— START OF Data segment —

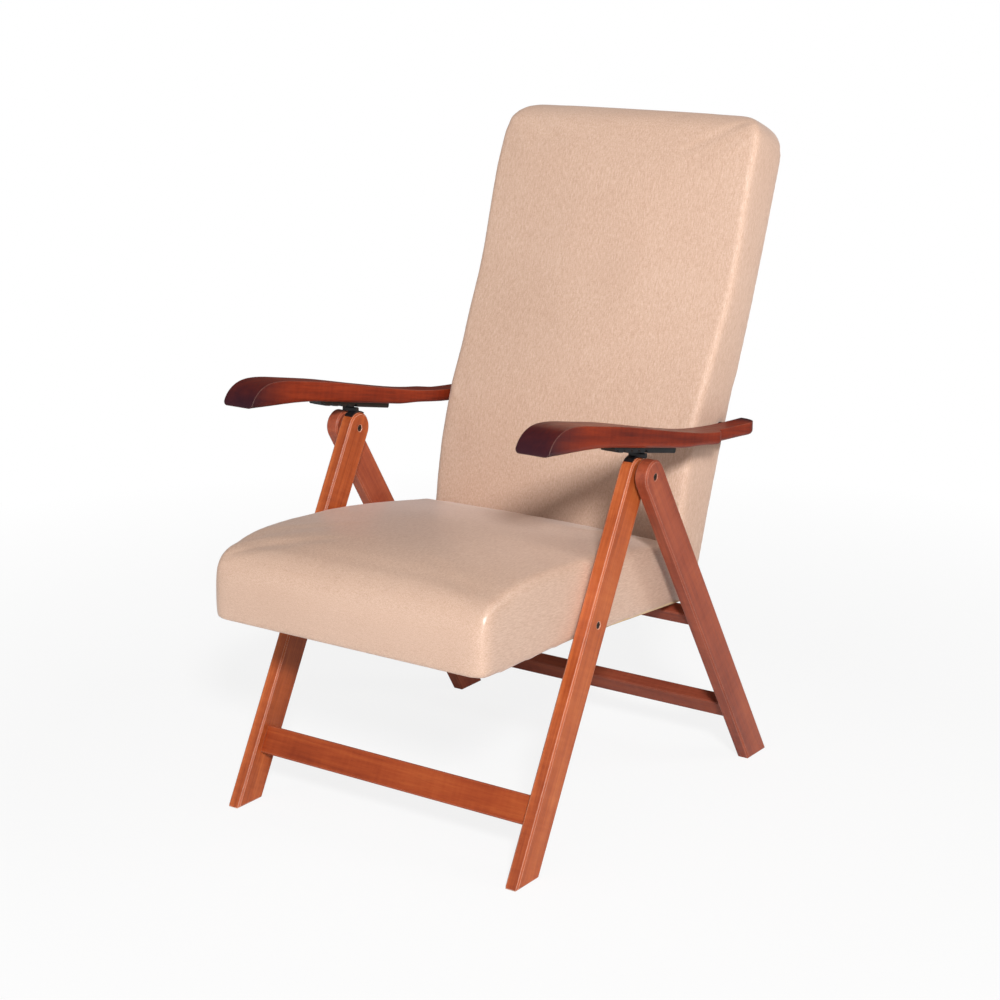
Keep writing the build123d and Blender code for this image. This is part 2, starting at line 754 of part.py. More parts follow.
# The flat under each arm carries the rack, which passes just above the catch.
rack_dir = unit(-rack_slope)
rack_up = unit(90 - rack_slope)
catch_top = leg_pivot_height + leg_wide / 2 + catch_strap_thick + catch_pin_wide + run_gap
rack_contact = Vector(leg_pivot.X, catch_top + run_gap)


def on_rack(behind, up):
    """Place on the rack, from above the catch: behind along it, and up from its lower face."""
    return rack_contact + rack_dir * behind + rack_up * up


flat_front = on_rack(-rack_ahead_of_catch - notch_wide, rack_deep)
flat_rear = on_rack(rack_behind_catch + notch_wide, rack_deep)
arm_top = Spline([arm_point(*shares) for shares in arm_top_shares])
front_under = Spline(
    [arm_point(*shares) for shares in arm_front_under_shares] + [flat_front],
    tangents=[unit(arm_nose_slope), rack_dir])
rear_under = Spline(
    [flat_rear] + [arm_point(*shares) for shares in arm_rear_under_shares],
    tangents=[rack_dir, unit(arm_tail_slope)])
arm_side = make_face([
    arm_top, front_under, Line(flat_front, flat_rear), rear_under,
    Line(arm_point(*arm_rear_under_shares[-1]), arm_point(*arm_top_shares[-1])),
])
nose_y = on_arm(arm_long - arm_tail, 0).X
tail_y = on_arm(-arm_tail, 0).X
taper_y = on_arm(arm_taper_ahead, 0).X
sweep_y = on_arm(arm_sweep_ahead, 0).X
sweep_end_y = sweep_y + arm_sweep_long
tail_cut = arm_tail_round * (1 - math.sqrt(1 / 2))
arm_plan = make_face([
    Line((arm_front_inner_x, nose_y - overrun), (arm_outer_x, nose_y - overrun)),
    Line((arm_outer_x, nose_y - overrun), (arm_outer_x, sweep_y)),
    Spline([(arm_outer_x, sweep_y), (arm_tail_outer_x, sweep_end_y)], tangents=[(0, 1), (0, 1)]),
    Line((arm_tail_outer_x, sweep_end_y), (arm_tail_outer_x, tail_y - arm_tail_round)),
    ThreePointArc(
        (arm_tail_outer_x, tail_y - arm_tail_round), (arm_tail_outer_x - tail_cut, tail_y - tail_cut),
        (arm_tail_outer_x - arm_tail_round, tail_y)),
    Line((arm_tail_outer_x - arm_tail_round, tail_y), (arm_inner_x, tail_y)),
    Line((arm_inner_x, tail_y), (arm_inner_x, taper_y)),
    Line((arm_inner_x, taper_y), (arm_front_inner_x, nose_y - overrun)),
])
arm_blank = slab(arm_side, arm_bottom_x, arm_beyond_x)
plan_low = arm_pivot.Y - arm_rise - overrun
plan_high = arm_pivot.Y + arm_rise + overrun
armrest = arm_blank & extrude(Plane.XY.offset(plan_low) * arm_plan, amount=plan_high - plan_low)
top_face = armrest.faces().sort_by(Axis.Z)[-1]
long_edges = top_face.edges().filter_by(lambda edge: abs(edge.tangent_at(middle_share).X) < middle_share)
armrest = fillet(long_edges, arm_edge_round)
sleeve_radius = bolt_radius + pin_gap + arm_sleeve_wall
armrest -= rod(arm_pivot, sleeve_radius, arm_inner_x - overrun, arm_inner_x + arm_bolt_depth)

# Screws hold the rack up against the arm, clear of its notches.
rack_middle_x = rack_inner_x + rack_wide / 2


def upright_rod(place, radius, long):
    """Round bar up square to the rack, from a place on it."""
    plane = Plane(origin=(rack_middle_x, place.X, place.Y), z_dir=(0, rack_up.X, rack_up.Y))
    return extrude(plane * Circle(radius), amount=long)


rack_outline = polygon(
    on_rack(-rack_ahead_of_catch, rack_deep), on_rack(-rack_ahead_of_catch, rack_nose),
    on_rack(-rack_ahead_of_catch + rack_nose, 0), on_rack(rack_behind_catch - rack_tail_nose, 0),
    on_rack(rack_behind_catch, rack_tail_nose), on_rack(rack_behind_catch, rack_deep),
)
rack = slab(rack_outline, rack_inner_x, rack_inner_x + rack_wide)
for number in range(rack_notches):
    middle = -number * notch_pitch
    half = notch_wide / 2
    notch = make_face([
        Line(on_rack(middle - half, -overrun), on_rack(middle + half, -overrun)),
        Line(on_rack(middle + half, -overrun), on_rack(middle + half, 0)),
        ThreePointArc(on_rack(middle + half, 0), on_rack(middle, notch_deep), on_rack(middle - half, 0)),
        Line(on_rack(middle - half, 0), on_rack(middle - half, -overrun)),
    ])
    rack -= slab(notch, rack_inner_x - overrun, rack_inner_x + rack_wide + overrun)
rack_screws = []
screw_head_deep = overrun + rack_screw_head_high
for behind in rack_screws_from_catch:
    rack -= upright_rod(on_rack(behind, -overrun), rack_screw_head_radius + pin_gap, screw_head_deep)
    rack -= upright_rod(on_rack(behind, 0), rack_screw_radius + pin_gap, rack_deep + overrun)
    armrest -= upright_rod(on_rack(behind, 0), rack_screw_radius + pin_gap, rack_screw_long + run_gap)
    screw = upright_rod(on_rack(behind, run_gap), rack_screw_head_radius, rack_screw_head_high - run_gap)
    screw += upright_rod(on_rack(behind, run_gap), rack_screw_radius, rack_screw_long - run_gap)
    rack_screws.append(screw)
pair("armrest", armrest)
pair("arm_rack", rack)
pair("rack_screws", Compound(children=rack_screws))

# Arm pivots: bolts from inside the back's side rails into sleeves in the arms, with a thick disc on each
arm_bolt_end_x = arm_inner_x + arm_bolt_depth - run_gap
arm_disc_x = stile_inner_x - run_gap - arm_disc_thick
arm_head_x = arm_disc_x - run_gap - arm_disc_thick
arm_bolt = rod(arm_pivot, bolt_radius, arm_head_x, arm_bolt_end_x)
arm_bolt += rod(arm_pivot, arm_disc_radius, arm_head_x, arm_head_x + arm_disc_thick)
arm_disc = rod(arm_pivot, arm_disc_radius, arm_disc_x, arm_disc_x + arm_disc_thick)
arm_disc -= rod(arm_pivot, bolt_radius + pin_gap, arm_head_x, arm_inner_x)
arm_spacer = rod(arm_pivot, washer_radius, stile_outer_x + run_gap, arm_inner_x - run_gap)
arm_spacer -= rod(arm_pivot, bolt_radius + pin_gap, stile_inner_x, arm_outer_x)
arm_sleeve = rod(arm_pivot, sleeve_radius, arm_inner_x, arm_inner_x + arm_bolt_depth)
arm_sleeve -= rod(arm_pivot, bolt_radius + pin_gap, stile_inner_x, arm_outer_x)
pair("arm_pivot_bolt", arm_bolt)
pair("arm_disc", arm_disc)
pair("arm_spacer", arm_spacer)
pair("arm_sleeve", arm_sleeve)

# Catches: a strap bent over each front leg's top, with a round-topped bar on it
strap_in = leg_wide / 2
strap_out = strap_in + catch_strap_thick


def on_strap(turn, out):
    """Place on a strap over a leg's top, turned so far from upright, and out from the leg's pivot."""
    return leg_pivot + unit(90 + turn) * out


strap_face = make_face([
    ThreePointArc(
        on_strap(-catch_strap_angle, strap_in), on_strap(0, strap_in),
        on_strap(catch_strap_angle, strap_in)),
    Line(on_strap(catch_strap_angle, strap_in), on_strap(catch_strap_angle, strap_out)),
    ThreePointArc(
        on_strap(catch_strap_angle, strap_out), on_strap(0, strap_out),
        on_strap(-catch_strap_angle, strap_out)),
    Line(on_strap(-catch_strap_angle, strap_out), on_strap(-catch_strap_angle, strap_in)),
])
strap_from = front_leg_x + leg_arris + catch_edge_room
strap_to = front_leg_out_x - leg_arris - catch_edge_room
catch = slab(strap_face, strap_from, strap_to)
pin_half = catch_pin_wide / 2
pin_foot = leg_pivot_height + strap_in + catch_strap_thick / 2
pin_shoulder = catch_top - pin_half
pin_face = make_face([
    Line((-pin_half, pin_foot), (pin_half, pin_foot)),
    Line((pin_half, pin_foot), (pin_half, pin_shoulder)),
    ThreePointArc((pin_half, pin_shoulder), (0, catch_top), (-pin_half, pin_shoulder)),
    Line((-pin_half, pin_shoulder), (-pin_half, pin_foot)),
])
catch += slab(pin_face, strap_from, rack_inner_x + rack_wide)
catch_screws = []
for angle in (-catch_screw_angle, catch_screw_angle):
    catch -= catch_screw_cut(angle, rack_screw_radius + pin_gap, screw_reach)
    screw = catch_screw_cut(angle, rack_screw_radius, screw_reach)
    screw -= catch_screw_cut(angle, catch_screw_head_radius, overrun)
    catch_screws.append(both(screw))
pair("arm_catch", catch)
nodes["catch_screws"] = Compound(children=catch_screws)

# The origin is on the floor under the middle of the chair.
everything = Compound(children=[Compound(children=node.solids()) for node in nodes.values()])
box = everything.bounding_box()
middle_y = (box.min.Y + box.max.Y) / 2
for name, node in nodes.items():
    solids = [Pos(0, -middle_y, 0) * solid for solid in node.solids()]
    export_step(solids[0] if len(solids) == 1 else Compound(children=solids), f"parts/{name}.step")
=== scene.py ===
import json
import math

import bmesh
import bpy
import numpy as np
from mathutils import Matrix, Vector


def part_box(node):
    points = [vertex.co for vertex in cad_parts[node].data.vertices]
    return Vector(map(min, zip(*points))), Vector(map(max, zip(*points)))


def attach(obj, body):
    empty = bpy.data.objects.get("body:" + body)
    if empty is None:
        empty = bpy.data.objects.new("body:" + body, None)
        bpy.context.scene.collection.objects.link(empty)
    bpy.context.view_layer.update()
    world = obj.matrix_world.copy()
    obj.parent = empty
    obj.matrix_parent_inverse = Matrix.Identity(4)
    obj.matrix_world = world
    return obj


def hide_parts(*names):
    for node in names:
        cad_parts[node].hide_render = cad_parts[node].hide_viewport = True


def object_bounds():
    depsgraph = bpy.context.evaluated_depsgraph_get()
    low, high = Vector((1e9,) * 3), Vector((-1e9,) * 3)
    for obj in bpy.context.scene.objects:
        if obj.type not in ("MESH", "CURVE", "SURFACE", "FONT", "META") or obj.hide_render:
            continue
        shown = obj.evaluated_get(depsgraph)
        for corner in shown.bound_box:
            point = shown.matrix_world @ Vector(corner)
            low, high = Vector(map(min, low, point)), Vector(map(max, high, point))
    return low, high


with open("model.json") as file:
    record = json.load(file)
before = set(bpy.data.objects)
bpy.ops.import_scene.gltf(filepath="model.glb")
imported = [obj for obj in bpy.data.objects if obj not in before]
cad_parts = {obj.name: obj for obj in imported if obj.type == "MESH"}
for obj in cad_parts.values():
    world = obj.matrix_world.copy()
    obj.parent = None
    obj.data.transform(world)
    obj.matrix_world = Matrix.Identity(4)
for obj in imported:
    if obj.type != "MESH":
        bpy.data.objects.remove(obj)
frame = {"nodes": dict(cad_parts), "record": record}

# Folding armchair with a reclining back: woven upholstery on a varnished wooden frame.
# Lengths are metres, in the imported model's frame.
MM = 0.001
cad_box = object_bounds()
joint_places = {
    joint["name"]: Vector(joint["pos_m"]) for joint in frame["record"]["behaviour"]["joints"]}
seat_pivot = joint_places["seat_swing"]
back_hinge = joint_places["recline"]

# Lean of the legs and the back from upright, and tilt of seat and arms from level
FRONT_LEAN = math.radians(-28)
REAR_LEAN = math.radians(32.5)
SEAT_TILT = math.radians(4.32)
BACK_LEAN = math.radians(20.63)
ARM_SLOPE = math.radians(11.53)


# Shader building. On an arris the rounded normal leaves the face's own: their dot product there is
# ARRIS_FULL or less, and beside it ARRIS_NONE or more.
BEVEL_SAMPLES = 6
ARRIS_FULL, ARRIS_NONE = 0.80, 0.985
NOISE_LOW, NOISE_MIDDLE, NOISE_HIGH = 0.3, 0.5, 0.7  # where most of a noise's values lie


def set_range(node, low, high, to_low, to_high):
    """Limits of a Map Range node."""
    limits = {"From Min": low, "From Max": high, "To Min": to_low, "To Max": to_high}
    for key, number in limits.items():
        node.inputs[key].default_value = number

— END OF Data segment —

**Set exercise:**
Exactly as they appear, please write out the lines from the opening of the listing above down to the line containing "return rack_contact +", with both end lines included.

**Final answer:**
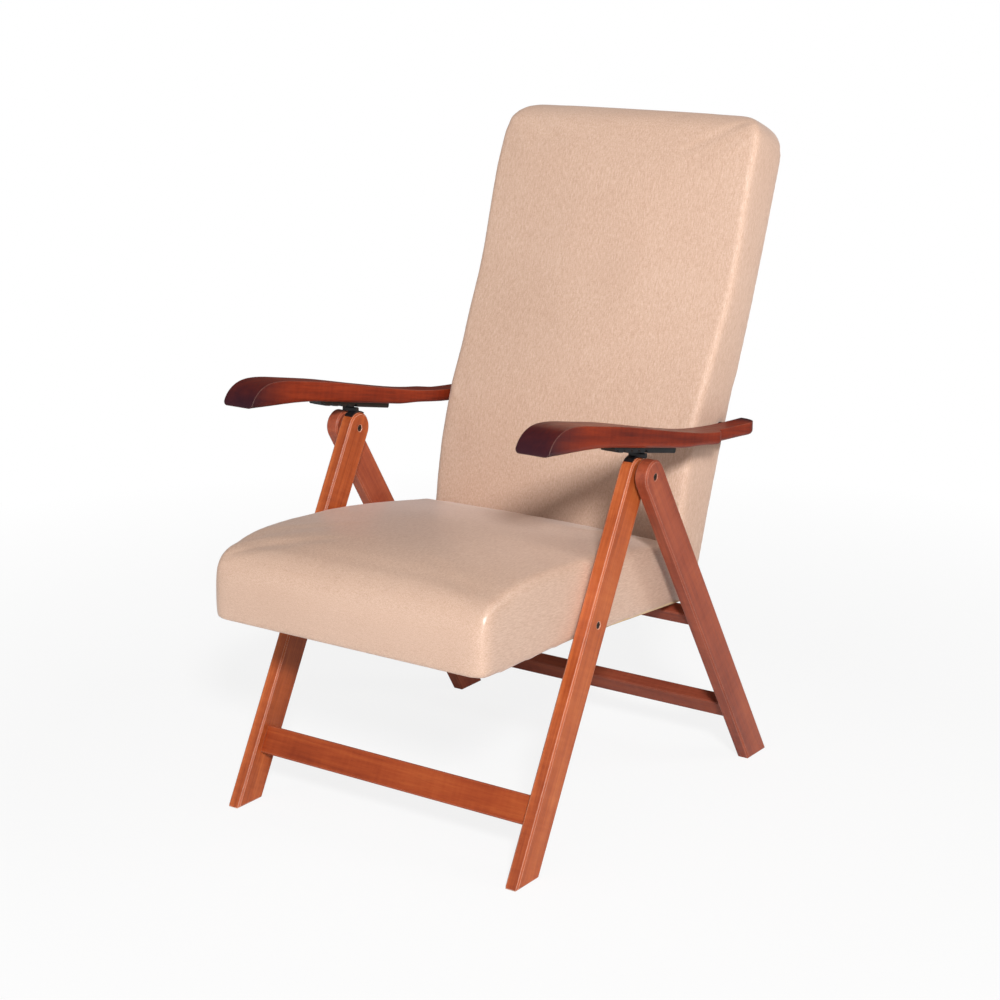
Keep writing the build123d and Blender code for this image. This is part 2, starting at line 754 of part.py. More parts follow.
# The flat under each arm carries the rack, which passes just above the catch.
rack_dir = unit(-rack_slope)
rack_up = unit(90 - rack_slope)
catch_top = leg_pivot_height + leg_wide / 2 + catch_strap_thick + catch_pin_wide + run_gap
rack_contact = Vector(leg_pivot.X, catch_top + run_gap)


def on_rack(behind, up):
    """Place on the rack, from above the catch: behind along it, and up from its lower face."""
    return rack_contact + rack_dir * behind + rack_up * up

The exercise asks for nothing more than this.